Trump has also called for a 50 per cent increase in the $1tn annual US defence budget, while bragging of the many foreign interventions over his two presidential terms thus far.

“I will make peace wherever I can, but I will never hesitate to confront threats to America wherever we must,” Trump said during his State of the Union address to Congress on Tuesday night, as he pre-emptively justified a possible attack on Iran by accusing Tehran of harbouring “sinister” nuclear ambitions.

With the attack, Trump hopes to realise a long-harboured strategic goal of the US across multiple administrations. Since the 1979 revolution, presidents have tried different tactics to rein in the Islamic republic, from multiple rounds of sanctions, to George W. Bush’s branding Tehran as part of an “axis of evil”, to Barack Obama’s nuclear pact, which Trump tore-up during his first term.

In attacking Iran, Trump was emboldened by the more limited US strikes against the country’s nuclear facilities in June last year which did not trigger the broader regional conflagration that many feared. But this is a far bigger assault and the Islamic regime, facing an existential threat, was swift to fire missiles at US bases in Bahrain, Qatar, the United Arab Emirates, Jordan and Kuwait.

A couple walks past a damaged building with a large Iranian flag hanging above, after an Israeli airstrike in Tehran in 2025.
The aftermath of Israeli air strikes on Tehran last year © Abedin Taherkenareh/EPA/Shutterstock

By the beginning of January, Trump was tempted to intervene again in support of sweeping protests on the streets of Tehran. “We are locked and loaded and ready to go,” Trump wrote on Truth Social, early on January 2, the day US special operations raided Venezuela to capture strongman leader Nicolás Maduro.

Trump at that point hesitated to strike, preferring to bolster America’s military capacity in the region with two aircraft carriers and dozens of planes and warships and make other attempts at diplomacy. He also faced pressure from US allies in the Gulf and Europe, who called for restraint.

But on Friday, as he made a visit to Texas on his way to Florida, with the Omani foreign minister back in Washington for a last-ditch push to find a diplomatic solution, Trump signalled he had lost patience. “I’d rather do it the peaceful way but they are very difficult people . . . dangerous people,” he said of Iran.

There is domestic political risk for Trump in the new Iranian attack. For one, disruption to global energy markets could raise US petrol prices as the country nears midterm elections. “A limited set of strikes could plausibly send oil towards $80 a barrel, while a longer conflict that causes disruptions to supply could send prices much higher — with a material effect on global inflation,” said William Jackson of Capital Economics, in a note on Saturday.

Heavy traffic congestion with multiple lanes of cars and motorcycles on a street in central Tehran
The streets in Tehran were jammed with traffic on Saturday © AFP via Getty Images

Parts of Trump’s Maga base have balked at his military adventurism on the grounds that it betrays his vow to avoid new conflicts and distracts the White House from tackling domestic concerns such as the high cost of living.

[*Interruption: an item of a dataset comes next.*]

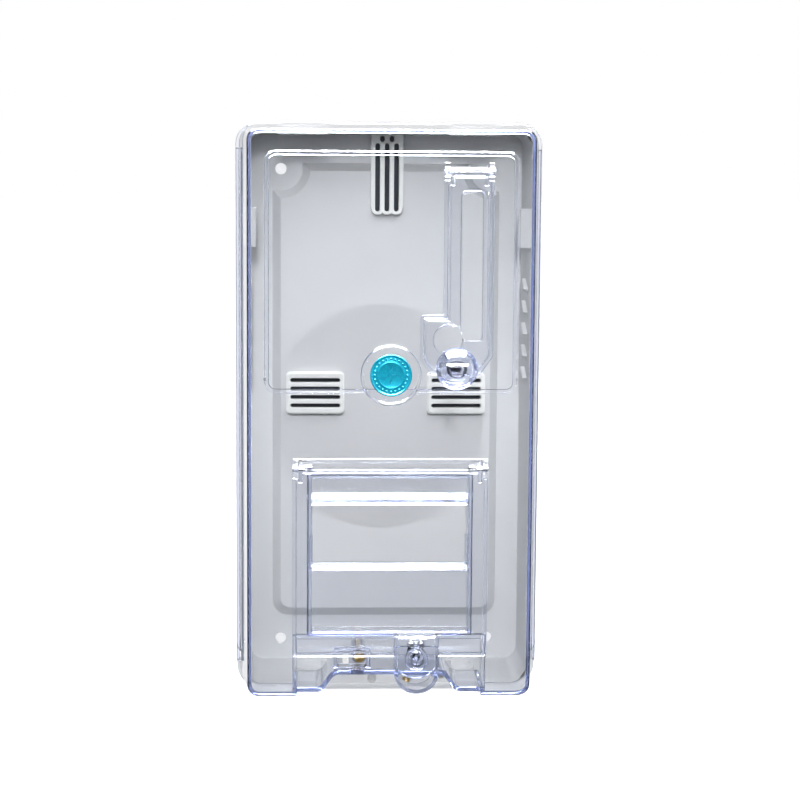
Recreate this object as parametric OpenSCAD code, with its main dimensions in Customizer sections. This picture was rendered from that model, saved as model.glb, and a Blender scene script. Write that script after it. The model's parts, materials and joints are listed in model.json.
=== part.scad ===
// Wall-mounted enclosure for one electricity meter and its circuit breakers.
// A grey moulded base carries three slotted meter pads. A clear cover hangs from two hooks
// at the top of the base and has a small card door and a breaker flap of its own.
// Frame: X to the right, Z up, the back face lies in y = 0 and the front looks along -Y.
// The origin is the centre of the four wall holes. A "depth" is a distance in front of the
// back face, so a depth of 55 is the plane y = -55.

/* [Base] */
// Distance between the wall holes, across
hole_dx = 150; // [140:1:156]
// Distance between the wall holes, up
hole_dz = 340; // [334:1:344]
// Radius of a wall hole
hole_r = 4; // [2.5:0.5:5]
// Half the outer width of the base at its front edge
base_hw = 102.6; // [102:0.1:102.7]
// Depth of the base's front edge
base_d = 54; // [53.5:0.1:54]
// Thickness of the back plate
floor_t = 4; // [3:0.5:5]
// Depth of the raised middle of the back plate
plateau_d = 13; // [11:0.5:13]

/* [Cover] */
// Half the width of the cover's rim
rim_hw = 105.2; // [105:0.1:107]
// Height of the top of the cover's rim
rim_top = 202.6; // [202.6:0.1:203]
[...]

The trauma of the ill-fated, costly, and prolonged US wars in Iraq and Afghanistan is still felt across the political spectrum.

“By attacking Iran, President Trump is risking the lives of US service members for an unnecessary war under the false notion that a country as weak and remote as Iran, which cannot strike the American homeland, posed an imminent threat to the United States,” said Rosemary Kelanic, director of the Middle East Program at Defense Priorities, a Washington think-tank, early on Saturday.

A poll released last month by Quinnipiac University found that 70 per cent of Americans did not believe the US should be involved in using the military to help Iranian protesters. Just 18 per cent backed strikes. According to the same poll, a strong majority of Americans said Trump needed to secure congressional approval before launching military operations against another country. Trump did not do so.

Speaking to the Washington Post this week, the US vice-president JD Vance, who is known for being sceptical of military interventionism, brushed aside some of those concerns.

“I do think we have to avoid repeating the mistakes of the past. I also think that we have to avoid overlearning the lessons of the past,” Vance said. “Just because one president screwed up a military conflict doesn’t mean we can never engage in military conflict again.”